Основные события “Свидания в Самаре” (1934) Джона О'Харры происходят на рождественском званом обеде в загородном клубе Лантенего, где трагический герой романа двадцатидевятилетний Джулиан Инглиш, богатый и популярный торговец автомобилями, выплескивает виски на Гарри Райли, самого богатого человека в городе. Он оказывается втянутым в скандал, после которого ситуация кажется уже непоправимой, — роман оканчивается самоубийством Джулиана в автомобиле. Как заявил Джулиан в последующей перепалке, он выплеснул виски не потому, что Гарри был самым богатым человеком в городе, не потому, что он честолюбец, и, конечно, не потому, что он католик, — и все же все эти причины играют свою роль в его насильственном passage a l’acte. Джулиан вспоминал, как в детстве со своими друзьями они изображали куклуксклановцев после просмотра “Рождения нации”, свое подозрительное отношение к евреям и так далее. В Голливуде последних двух десятилетий можно найти немало примеров таких бессильных “нападений” от “Скорби” Расселла Бэнкса до “Одинокой звезды” Джона Сейлса.

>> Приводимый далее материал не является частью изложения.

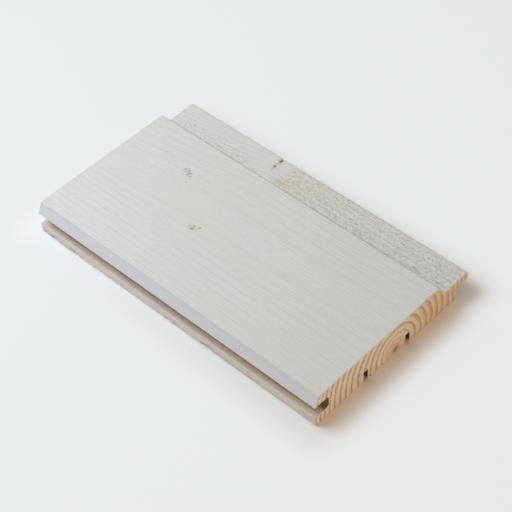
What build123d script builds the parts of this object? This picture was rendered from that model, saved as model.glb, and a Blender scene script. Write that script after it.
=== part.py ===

“Одинокая звезда” позволяет лучше понять превратности “эдипальной” динамики. В небольшом пограничном техасском городке обнаружен труп Уэйда, жестокого и крайне коррумпированного шерифа, который загадочно исчез несколько десятилетий тому назад. Нынешний шериф, ведущий расследование, — сын шерифа-преемника Уэйда; жители города считают его героем, который принес порядок и процветание; но поскольку Уэйд исчез именно после публичной стычки с шерифом, который сменил его, кажется, что все указывает на то, что Уэйд был убит его преемником. Движимый совершенно эдипальной ненавистью, нынешний шериф пытается разрушить миф о своем отце, показав, что его правление было основано на убийстве. И здесь мы сталкиваемся с первым сюрпризом: мы имеем дело с тремя, а не с двумя поколениями. Уэйд, прекрасно сыгранный Крисом Кристофферсоном, представляет собой своеобразного фрейдистского “праотца”, непристойного и жестокого хозяина города, который нарушает все законы, просто стреляя в людей, которые не платят ему; преступление отца героя, таким образом, должно быть преступлением, устанавливающим закон, эксцессом (незаконное убийство коррумпированного господина), который сделал возможным правление закона. Но в конце фильма мы узнаем, что отец героя не совершал этого преступления: невиновный в убийстве Уэйда, он привел коррупцию к “более цивилизованному” уровню, заменив открытую и брутальную коррупцию его предшественника коррупцией, переплетенной с деловыми интересами (просто “расставив” все на свои места и так далее). И именно в этой замене серьезного “этического” преступления мелкой коррупцией и состоит коварство фильма: герой, который хотел раскрыть тайну основополагающего преступления своего отца, узнает, что его отец вовсе не был героем, незаконное насилие которого установило правление закона, и что он просто воспользовался обстоятельствами... Отсюда и конечное послание фильма — “Забудь Аламо!” (последние слова из диалога в фильме): следует отказаться от поиска великих основополагающих событий — что было, то прошло. Ключом к основной либидинальной экономике фильма служит дуальность между отцом героя (фигурой закона и порядка) и Уэйдом, непристойным праотцем, либидинальным средоточием фильма, фигурой избыточного удовольствия, убийство которого служит основным событием в фильме — и разве одержимость героя разоблачением вины своего отца не выдает его глубокую солидарность с непристойной фигурой Уэйда?